Lessons for Developers

  1. Game Pass day-one is a trade-off, not a perk. For live service and multiplayer games, Game Pass provides a massive installed base. For single-player RPGs, it provides a massive audience that plays for a weekend and moves on. The business model must match the game type.

  2. After a genre landmark, the bar resets for everyone. Baldur’s Gate 3 did to RPGs what Breath of the Wild did to open worlds. Every subsequent RPG is measured against the new standard, regardless of whether the comparison is fair. If you’re launching after a genre-defining release, you need to offer something it doesn’t — not less of what it does.

  3. Niche IP requires a choice: commit to the niche or commit to the mainstream. Avowed tried to bring Pillars of Eternity to the action RPG audience while also serving Pillars fans. The result satisfied neither fully. Pick your audience and design entirely for them.

  4. Scope and price must align with market reality. A 25-hour RPG at $70 is a hard sell when competitors offer 100+ hours at the same price or less. Either expand the scope, lower the price, or offer something so unique that hour-for-hour comparisons become irrelevant.

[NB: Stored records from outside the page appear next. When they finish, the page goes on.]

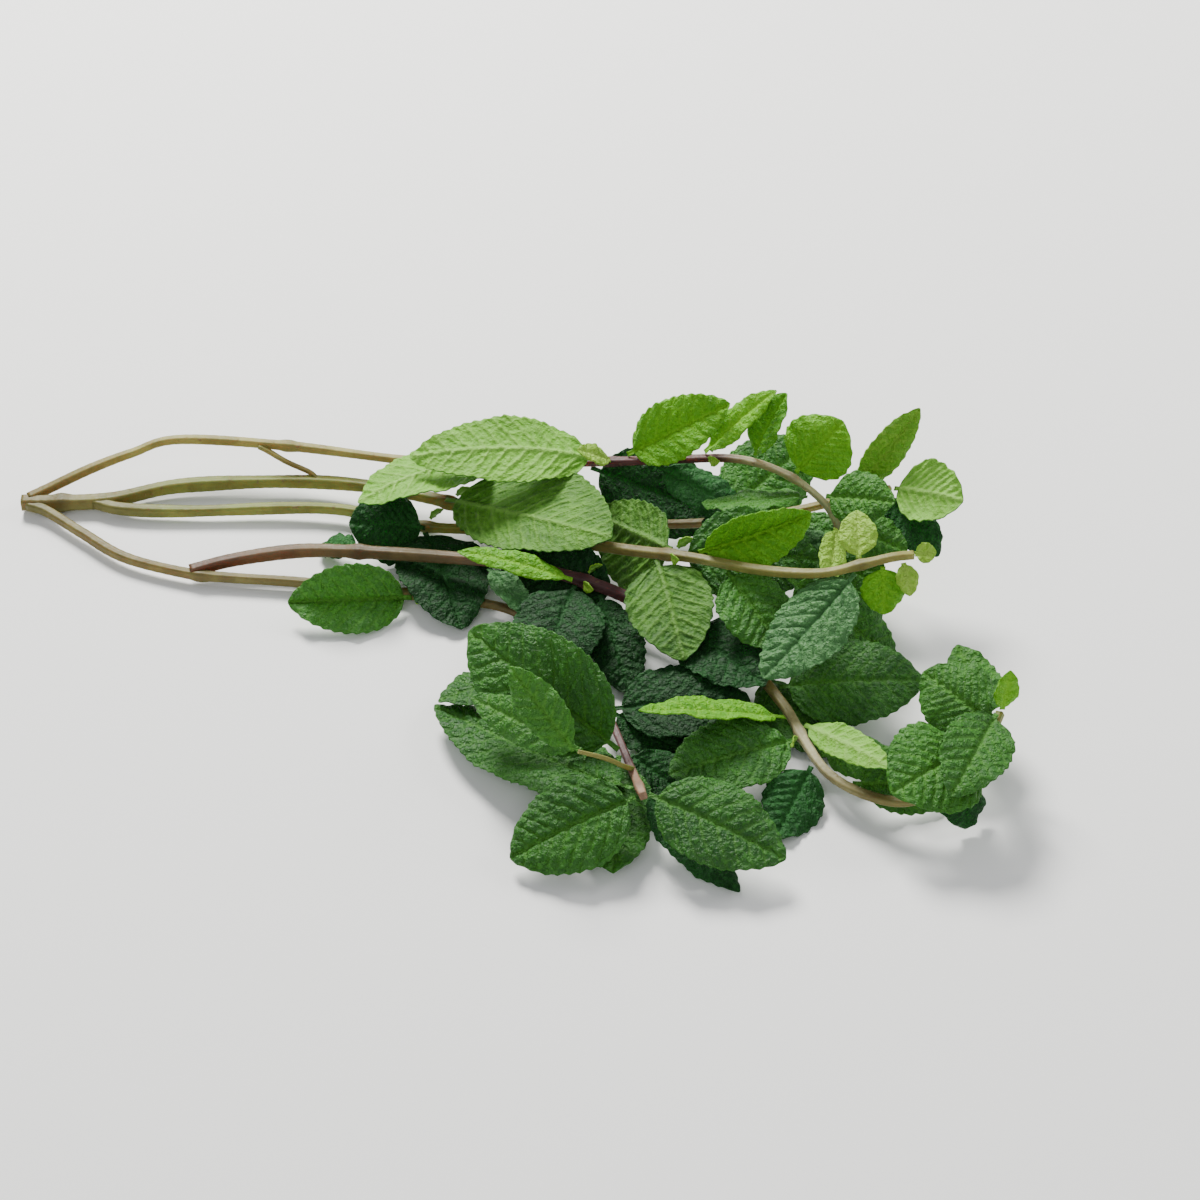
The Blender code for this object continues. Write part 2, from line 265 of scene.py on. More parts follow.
# name: (width at the foot, width at the tip, route, nodes, colours by distance)
# nodes are the distances of the swollen rings; the colours change smoothly
# from one named distance to the next.
STEMS = {
    "stem_main": (4.6, 2.4, [
        (-58, 166, 3), (-33, 167, 3), (-9, 173, 4), (34, 173, 5), (68, 160, 9),
        (98, 141, 12), (120, 129, 17), (141, 117, 24), (160, 106, 29),
        (176, 100, 33), (187, 100, 36), (196, 101, 38), (202, 102, 38)],
        (12, 133, 209, 268), ((0, TAN), (60, OLIVE), (150, OLIVE), (205, TAN), (235, STRAW), (280, STRAW))),
    "stem_back": (3.0, 2.2, [
        (-50, 170.5, 5), (-38, 176, 8), (-26, 181, 10), (-12, 185, 12),
        (21, 182, 12), (57, 174, 13), (86, 168, 16), (116, 162, 22),
        (139, 156, 28), (156, 151, 32), (169, 143, 33), (179, 135, 30),
        (184, 130, 24), (186, 126, 18)],
        (75, 176, 233, 254),
        ((0, TAN), (40, STRAW), (120, STRAW), (175, PLUM), (215, PLUM), (228, CREAM), (262, PALE_GREEN))),
    "stem_middle": (3.8, 2.2, [
        (-27, 163, 3), (-8, 162, 3), (35, 162, 4), (68, 152, 5), (104, 150, 8),
        (145, 146, 12), (174, 145, 18), (191, 143, 26), (199, 140, 30)],
        (93, 186, 226), ((0, TAN), (25, OLIVE), (90, OLIVE), (180, TAN), (240, STRAW))),
    "stem_front": (4.0, 2.4, [
        (8, 137.5, 5), (25, 139, 7), (40, 137, 9), (69, 131, 12),
        (93, 125, 14), (116, 118, 12), (133, 108, 10), (155, 92, 8),
        (166, 75, 7), (171, 60, 8), (177, 47, 8), (187, 39, 8),
        (198, 36, 9), (210, 40, 13), (218, 48, 17), (223, 58, 20)],
        (38, 106, 192, 262),
        ((0, UMBER), (45, BARK), (75, BARK), (100, PLUM), (160, PLUM), (185, TAN), (210, CREAM),
         (240, TAN), (275, OLIVE))),
    "stem_low": (3.2, 2.4, [
        (-50, 162, 3), (-38, 152, 3), (-24, 141, 3), (-5, 134, 3), (8, 132, 3),
        (28, 130, 3), (61, 125, 3), (78, 122, 3), (93, 115, 4), (107, 99, 5),
        (118, 70, 7), (124, 46, 11), (127, 31, 16)],
        (58, 121, 205, 243), ((0, TAN), (90, TAN), (140, TAN), (170, UMBER), (235, PLUM), (248, ROSE))),
    "stem_twig": (1.8, 1.5, [
        (15, 181, 11), (21, 178, 9), (28, 175.5, 7)],
        (), ((0, STRAW), (15, TAN))),
    "stem_shoot": (1.6, 1.2, [
        (122, 42, 16), (117, 41, 20), (110, 39.5, 24)],
        (), ((0, OLIVE), (15, STRAW))),
}
SECTION_HALF = 0.44  # half side of the square section, for a stem one unit wide
SECTION_POINTS = 24
STEM_RING_STEP = 0.9
NODE_SWELL = 0.28
NODE_LENGTH = 2.2


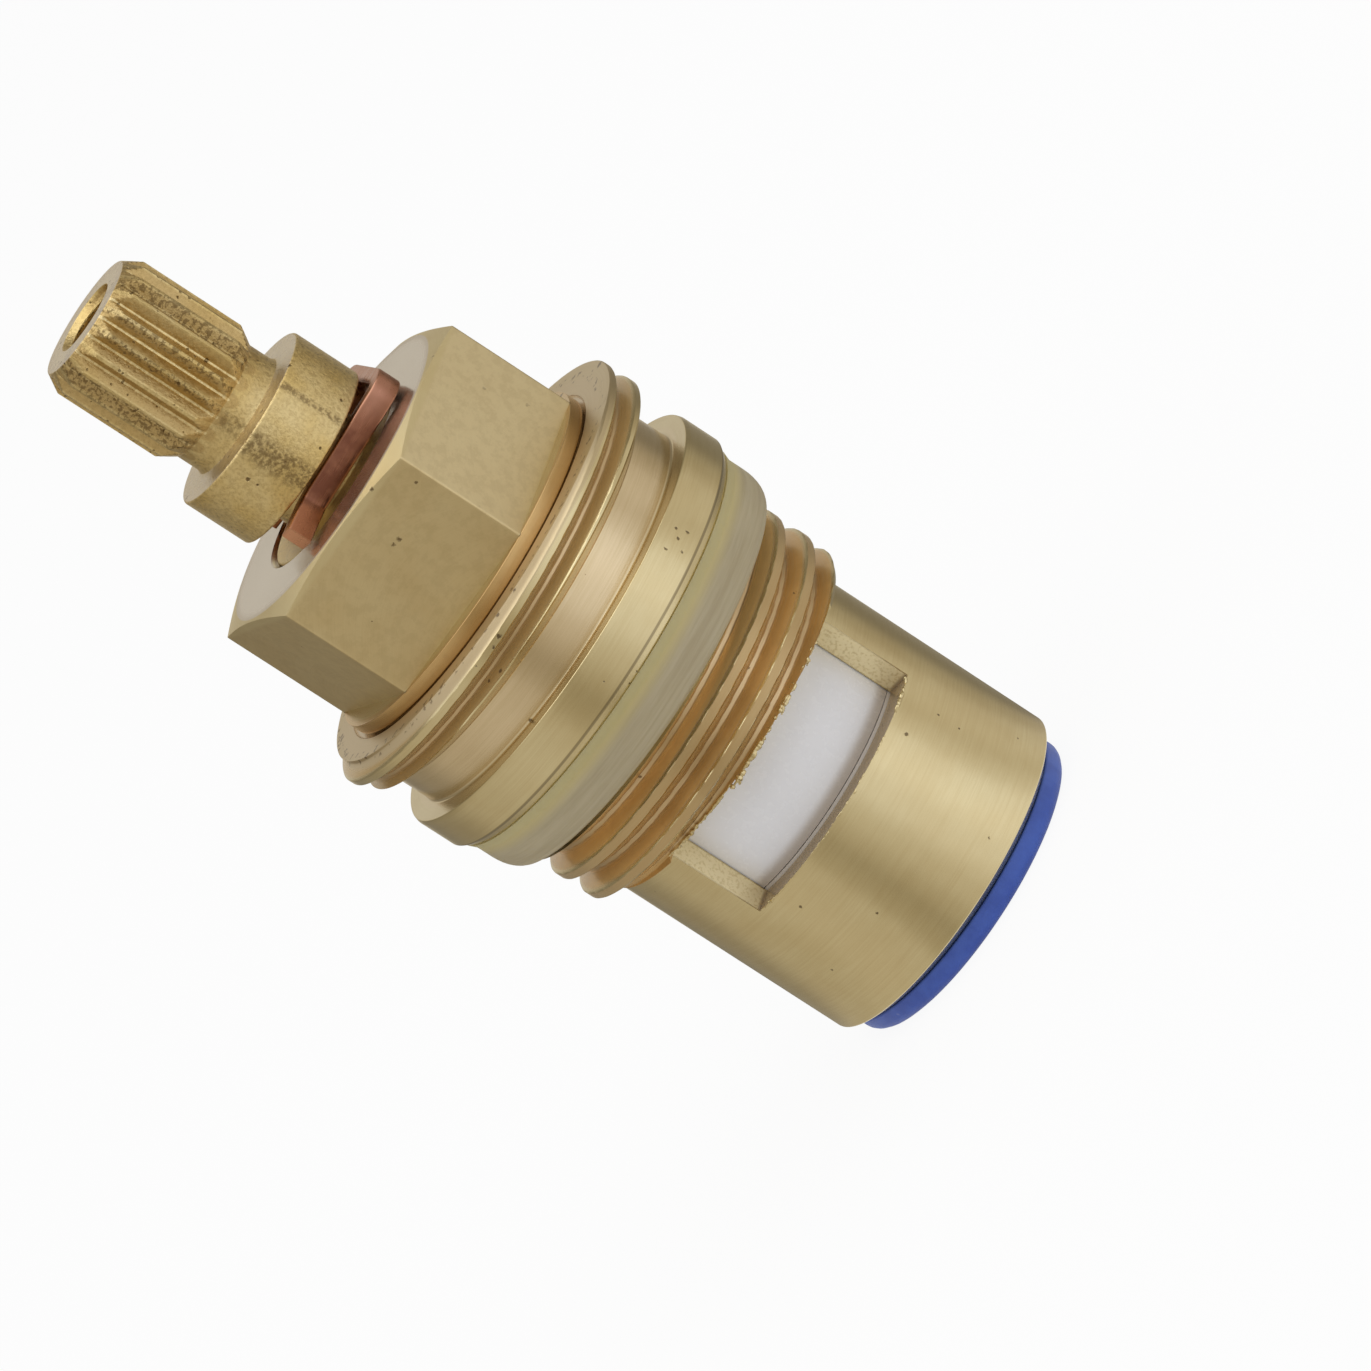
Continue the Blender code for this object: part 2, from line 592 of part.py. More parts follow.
def make_seal(parts, rubber):
    """The blue seal: a plug in the sleeve's foot, with a flange under it and a lip that holds the ring."""
    edge_x = SEAL_FLANGE_RADIUS - SEAL_EDGE_ROUND
    profile = [
        (SEAL_PLUG_RADIUS, SEAL_TOP_Z),
        (SEAL_PLUG_RADIUS, SEAL_FLANGE_HEIGHT),
        (SEAL_FLANGE_RADIUS, SEAL_FLANGE_HEIGHT),
        *arc(edge_x, SEAL_EDGE_ROUND, SEAL_EDGE_ROUND, 0, -90),
        (SEAL_LIP_RADIUS, 0),
        (SEAL_LIP_RADIUS, SEAL_LIP_HEIGHT),
        (SEAL_PLUG_RADIUS - SEAL_WALL, SEAL_LIP_HEIGHT),
        (SEAL_PLUG_RADIUS - SEAL_WALL, SEAL_TOP_Z),
    ]
    return turned("base_seal", profile, parts, rubber)


def make_support_ring(parts, plastic):
    """The stiff ring inside the seal, standing on the seal's lip."""
    low = SEAL_LIP_HEIGHT + SEAT_GAP
    inner = SUPPORT_OUTER_RADIUS - SUPPORT_WALL
    profile = [
        (SUPPORT_OUTER_RADIUS, SEAL_TOP_Z),
        (SUPPORT_OUTER_RADIUS, low),
        (inner, low),
        (inner, SEAL_TOP_Z),
    ]
    return turned("support_ring", profile, parts, plastic, steps=SMALL_STEPS)


def make_thrust_washer(parts, plastic):
    """The slippery washer between the spindle's flange and the body's shoulder."""
    low = FLANGE_TOP_Z + SEAT_GAP
    profile = [
        (THRUST_RADIUS, low + THRUST_THICKNESS),
        (THRUST_RADIUS, low),
        (SPINDLE_BORE_RADIUS, low),
        (SPINDLE_BORE_RADIUS, low + THRUST_THICKNESS),
    ]
    return turned("thrust_washer", profile, parts, plastic, steps=SMALL_STEPS)


def make_body_washer(parts, nylon):
    """The cream ring under the flange, with a small round above and a long round below."""
    top = BODY_FLANGE_LOW_Z - SEAT_GAP
    low = THREAD_TOP_Z
    lower_round = []
    for step in range(EDGE_STEPS + 2):
        angle = math.pi / 2 * step / (EDGE_STEPS + 1)
        x = BODY_WASHER_RADIUS - BODY_WASHER_LOW_WIDTH * (1 - math.cos(angle))
        z = low + BODY_WASHER_LOW_HEIGHT * (1 - math.sin(angle))
        lower_round.append((x, z))
    round_x = BODY_WASHER_RADIUS - BODY_WASHER_TOP_ROUND
    profile = [
        (BODY_WASHER_INNER_RADIUS, top),
        *arc(round_x, top - BODY_WASHER_TOP_ROUND, BODY_WASHER_TOP_ROUND, 90, 0),
        *lower_round,
        (BODY_WASHER_INNER_RADIUS, low),
    ]
    return turned("body_washer", profile, parts, nylon)


def make_o_ring(name, index, parts, rubber):
    """An O-ring midway between the floor of its groove and the body's bore."""
    middle = (O_RING_GROOVE_RADIUS + SPINDLE_BORE_RADIUS) / 2
    section = arc(middle, o_ring_level(index), O_RING_SECTION, 90, -270, O_RING_SIDES)[:-1]
    return turned(name, section, parts, rubber, steps=SMALL_STEPS)


def finish(obj):
    """Fixes the modelled shape as a mesh, smooth on its round faces and sharp at its edges."""
    evaluated = obj.evaluated_get(bpy.context.evaluated_depsgraph_get())
    mesh = bpy.data.meshes.new_from_object(evaluated)
    mesh.name = obj.name
    mesh.shade_smooth()
    mesh.set_sharp_from_angle(angle=SMOOTH_BELOW)
    obj.modifiers.clear()
    obj.data = mesh


def main():
    clear_scene()
    parts = new_collection("tap_cartridge")
    cutters = new_collection("cutters")
    brass = new_material("turned_brass", (0.55, 0.42, 0.20), 0.32, 1.0)
    spindle_brass = new_material("cast_brass", (0.58, 0.43, 0.16), 0.38, 1.0)
    copper = new_material("copper", (0.42, 0.17, 0.09), 0.35, 1.0)
    ceramic = new_material("white_ceramic", (0.80, 0.80, 0.82), 0.18, 0.0)
    blue_rubber = new_material("blue_rubber", (0.04, 0.08, 0.42), 0.55, 0.0)
    black_rubber = new_material("black_rubber", (0.02, 0.02, 0.02), 0.6, 0.0)
    nylon = new_material("cream_nylon", (0.62, 0.57, 0.42), 0.45, 0.0)
    white_plastic = new_material("white_plastic", (0.75, 0.74, 0.70), 0.4, 0.0)

    still = [
        make_body(parts, cutters, brass),
        make_fixed_disc(parts, ceramic),
        make_seal(parts, blue_rubber),
        make_support_ring(parts, white_plastic),
        make_body_washer(parts, nylon),
    ]
    turning = [
        make_spindle(parts, cutters, spindle_brass),
        make_clip(parts, copper),
        make_o_ring("upper_o_ring", 1, parts, black_rubber),
        make_o_ring("lower_o_ring", 0, parts, black_rubber),
        make_thrust_washer(parts, white_plastic),
        make_moving_disc(parts, cutters, ceramic),
    ]
    bpy.context.view_layer.update()
    for obj in still + turning:
        finish(obj)

    axis = add_object("spindle_axis", None, parts)
    for obj in turning:
        obj.parent = axis
    for guide in cutters.objects:
        guide.hide_viewport = True


main()
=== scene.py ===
"""A half-inch quarter-turn tap cartridge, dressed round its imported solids.

Lengths are in metres unless a comment says mm, +Z runs up the spindle, and the cartridge stands on its
blue seal at the origin. A bearing is an angle round +Z in degrees, from +X towards +Y. The pieces follow in
the order in which the cartridge is put together, from the brass body inwards.
"""

import math

import bpy
import numpy as np
from mathutils import Matrix, Vector


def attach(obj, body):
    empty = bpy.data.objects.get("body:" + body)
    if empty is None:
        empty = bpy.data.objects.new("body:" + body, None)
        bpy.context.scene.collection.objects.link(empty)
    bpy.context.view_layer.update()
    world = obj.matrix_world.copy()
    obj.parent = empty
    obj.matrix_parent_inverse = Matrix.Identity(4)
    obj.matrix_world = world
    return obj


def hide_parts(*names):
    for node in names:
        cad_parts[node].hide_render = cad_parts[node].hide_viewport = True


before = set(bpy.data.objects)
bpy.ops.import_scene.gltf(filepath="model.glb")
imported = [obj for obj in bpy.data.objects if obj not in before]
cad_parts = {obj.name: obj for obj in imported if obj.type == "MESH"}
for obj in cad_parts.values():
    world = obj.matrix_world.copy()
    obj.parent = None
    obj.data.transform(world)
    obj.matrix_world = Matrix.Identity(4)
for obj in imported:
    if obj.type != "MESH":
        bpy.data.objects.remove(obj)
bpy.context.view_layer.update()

# --------------------------------------------------------------------------------------------------
# Camera. The photograph was taken from about half a metre with a long lens, from above the splined end, and
# rolled so that the spindle points up and to the left.
photo_pixels = 1371
camera_distance = 0.476
camera_height = 0.1325
camera_azimuth = math.radians(-94)
camera_tilt = math.radians(13.53)
camera_yaw = math.radians(0.105)
camera_roll = math.radians(57)
camera_focal_pixels = 9814
straight_up = Vector((0, 0, 1))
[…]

  • The Outer Worlds — Obsidian’s previous first-person RPG followed the same pattern: well-reviewed, modest scope, rapid player decline. A warning sign that went unheeded.
  • Starfield — Bethesda’s own Xbox-published RPG suffered from similar Game Pass cannibalization and middling long-term engagement despite massive launch numbers.
  • Redfall — Arkane’s Xbox-published shooter-RPG that demonstrated the worst case of Game Pass devaluation: played briefly, discarded permanently.
  • Forspoken — Square Enix’s action RPG that proved mid-scope AAA games at full price face an existential market challenge.